The challenge today is increasingly about demonstrating clear business value—particularly in a market facing cost pressures and supply uncertainty. For manufacturers, this means ensuring sustainability initiatives also deliver operational and economic benefits. Circular manufacturing provides one area where environmental goals and business advantage can align. This involves recovering and reprocessing high-value materials such as carbide to reduce dependence on virgin materials, cutting embedded carbon in tooling and components.
At a time when tungsten prices are at a record height, material recovery can also help manufacturers control costs and improve resource security. In precision machining, where material performance cannot be compromised, this is crucial. The ability to recover valuable materials while maintaining quality standards offers a practical way to combine sustainability objectives with operational resilience.

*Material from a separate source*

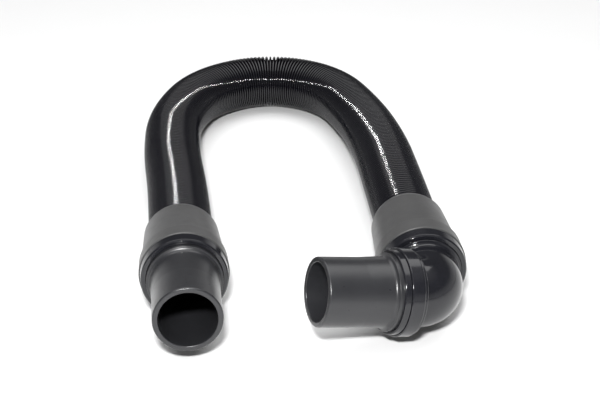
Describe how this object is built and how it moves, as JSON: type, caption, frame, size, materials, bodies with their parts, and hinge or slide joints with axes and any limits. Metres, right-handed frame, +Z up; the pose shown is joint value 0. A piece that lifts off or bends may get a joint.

To ensure operational action, it means integrating recycling into core workflows—not treating it as an external sustainability project. This means homing in on transparent logistics, reliable processing, and measurable impact data that can inform purchasing and reporting decisions.
Circular Production in Practice
Cemented carbide has long been recognized as a material well suited to circular manufacturing. Sandvik Coromant has promoted carbide recycling for decades, recognizing the value of recovering tungsten and other materials from worn cutting tools.
The majority of a carbide insert can be recycled using two methods. Mechanical recycling involves crushing, milling, and cleaning worn tools, while chemical processes use acids or oxidation-roasting to produce Ammonium Paratungstate (APT), a high-purity intermediate. In both cases, recovered tungsten achieves properties equivalent, or similar to newly mined material, enabling it to be reused in the manufacture of new cutting tools. Other materials, such as cobalt, are responsibly managed through specialized recycling partners.
In response to the International Energy Agency’s (IEA) Global Critical Minerals Outlook 2025, Jennifer Layke, Global Director, World Resources Institute, said, “Recycling isn’t just waste diversion—it’s part of strengthening material supply chains. We need to… find ways to mine less—by recycling minerals from end-of-life products, tapping overlooked waste streams, and designing systems that rely on fewer materials.” These comments affirm why circular programs such as carbide buy-back schemes should become operational priorities that are at the forefront of production and decision-making processes.
Making Circularity Measurable
At Sandvik Coromant, circular manufacturing has been embedded through its cemented carbide buy-back program, which allows manufacturers to return worn inserts and solid tools so the material can be recovered and reprocessed into new products. Customers receive recycling containers that are filled with used carbide tools and collected once full, creating a straightforward pathway for material recovery within normal operational workflows. The recovered material is purchased at the current market price, meaning manufacturers can generate revenue from worn tools that would otherwise be scrapped.
By buying back worn tool inserts and reusing them in the production of new tools, Sandvik Coromant creates a valuable closed material loop between machining operations and tool manufacturing.
The benefits of producing tools from recycled carbide are also seen in the significant reduction of carbon dioxide emissions, compared to manufacturing from virgin material, while keeping tungsten and other valuable resources in circulation. According to Sandvik Coromant’s calculated average, around 85 percent of the materials used across its product portfolio are recycled, with the company setting a 90 percent circularity goal by 2030.
Global Recycling Day serves as a reminder that resource preservation is a shared responsibility. For manufacturers, though, the focus must go beyond awareness. Recycling is no longer about managing waste—it’s about managing resources and responsibility. The future of sustainable manufacturing will be defined not by just ambition, but by the systems we create to make circularity real.